Tras la muerte de su madre en 1955 Redford se marchó de los USA y viajó como artista itinerante por España, Italia y Francia para probar la vida bohemia. ¿El resultado? Pues el esperado: retornó desilusionado en 1957 sin más expectativas que darle a la botella. Una tendencia que su mujer lograría cortar de raíz y que le llevó a matricularse en el Pratt Institute de Nueva York para estudiar arte.
Cuando las cosas volvieron a complicarse, los Redford, que ya tenían otros dos hijos, Shawna y James, tomaron las de Villadiego y en enero de 1965 recalaron en Mallorca, donde tuvieron una estancia muy breve de unas pocas semanas porque, obligados como cualquier familia normal, debían regresar a Nueva York para que los niños retomaran las clases.
El dilema mijeño
Pero un año después repitieron la jugada y en esta ocasión la estancia duró un semestre. El actor y su familia se instalaron en una indeterminada casa que se cree que ya no existe, sin electricidad ni agua corriente, pero con piscina, a las afueras de Mijas Pueblo, en pleno campo, cerca de una comuna hippy y a veinte minutos andando de la plaza de toros mijeña.
El entorno, Peña Blanquilla según algunos, cerca del Rancho la Luz y La Alquería, en opinión de otros, trajo la paz a un Robert Redford que se debatía entre seguir apostando por la interpretación, que tantos pesares le estaba acarreando, o dejarse llevar por una vida más artística y hacerse pintor, que era algo que le llenaba más.
Un cruce de caminos, un volantazo vital que ya sabemos cómo terminó, pero que nos hace soñar con un universo paralelo en el que un anciano pero todavía rubio pintor forastero se pasea por las calles de Mijas buscando nuevos rincones que plasmar en sus lienzos. Puede que en esa realidad alternativa lo llamaran "el americano" a secas.
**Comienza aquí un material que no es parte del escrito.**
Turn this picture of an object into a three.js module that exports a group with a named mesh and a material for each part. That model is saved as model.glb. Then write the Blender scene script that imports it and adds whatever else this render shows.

Según las escuetas declaraciones que el intérprete ha dejado escapar a lo largo de años y años de entrevistas, y a lo publicado en Robert Redford. La biografía de Michael Feeney Callan, la balanza se inclinaba cada vez más, mientras la vida tranquila y fácil de un extranjero se desarrollaba en la dura Mijas de los años 60, hacia los pinceles.
Redford, como cualquier hippy pijo, se dedicaba a pasear con moto (una que, se rumorea, todavía se guarda en el pueblo) por la sierra, y por Mijas y Fuengirola donde iba a comprar víveres; a disfrutar de sus hijos, a contemplar el horizonte en busca de respuestas y a pintar cuadros, que, al menos nosotros, no hemos encontrado por ninguna parte, por lo que no sabemos si eran buenos o malos.
Descalzos por Mijas
En una foto que se conserva de estos seis meses sabáticos se ve a un sonriente Redford junto con sus dos hijos, a una mujer asomada a una tapia y a una niña descalza. En la España de 1966 no había sitio para tonterías. Descalza como descalzo paseó más tarde el actor junto a Jane Fonda en la película que, como hemos escrito, le daría el empujón definitivo a su carrera.
No se sabe qué proceso mental llevaría a nuestro breve vecino a dejarse engatusar por un guión que llegó a su retiro, suponemos, de manos de un cartero subido a lomos de un burro.
Pero así fue la historia: el semestre en Mijas terminó, como tantas y tantas otras vacaciones, con el fin de la Semana Santa. Y tras contemplar la familia de americanos a un Cristo crucificado recorriendo las calles del pueblo en respetuoso silencio, recogieron sus bártulos, cerraron la puerta de la casa que ya, tal vez, no existe, miraron una vez más hacia el futuro que pudo haber sido pero que no, y se despidieron de una vida sencilla para abrazar una distinta, tan llena de optimismo y pesimismo como cualquier otra.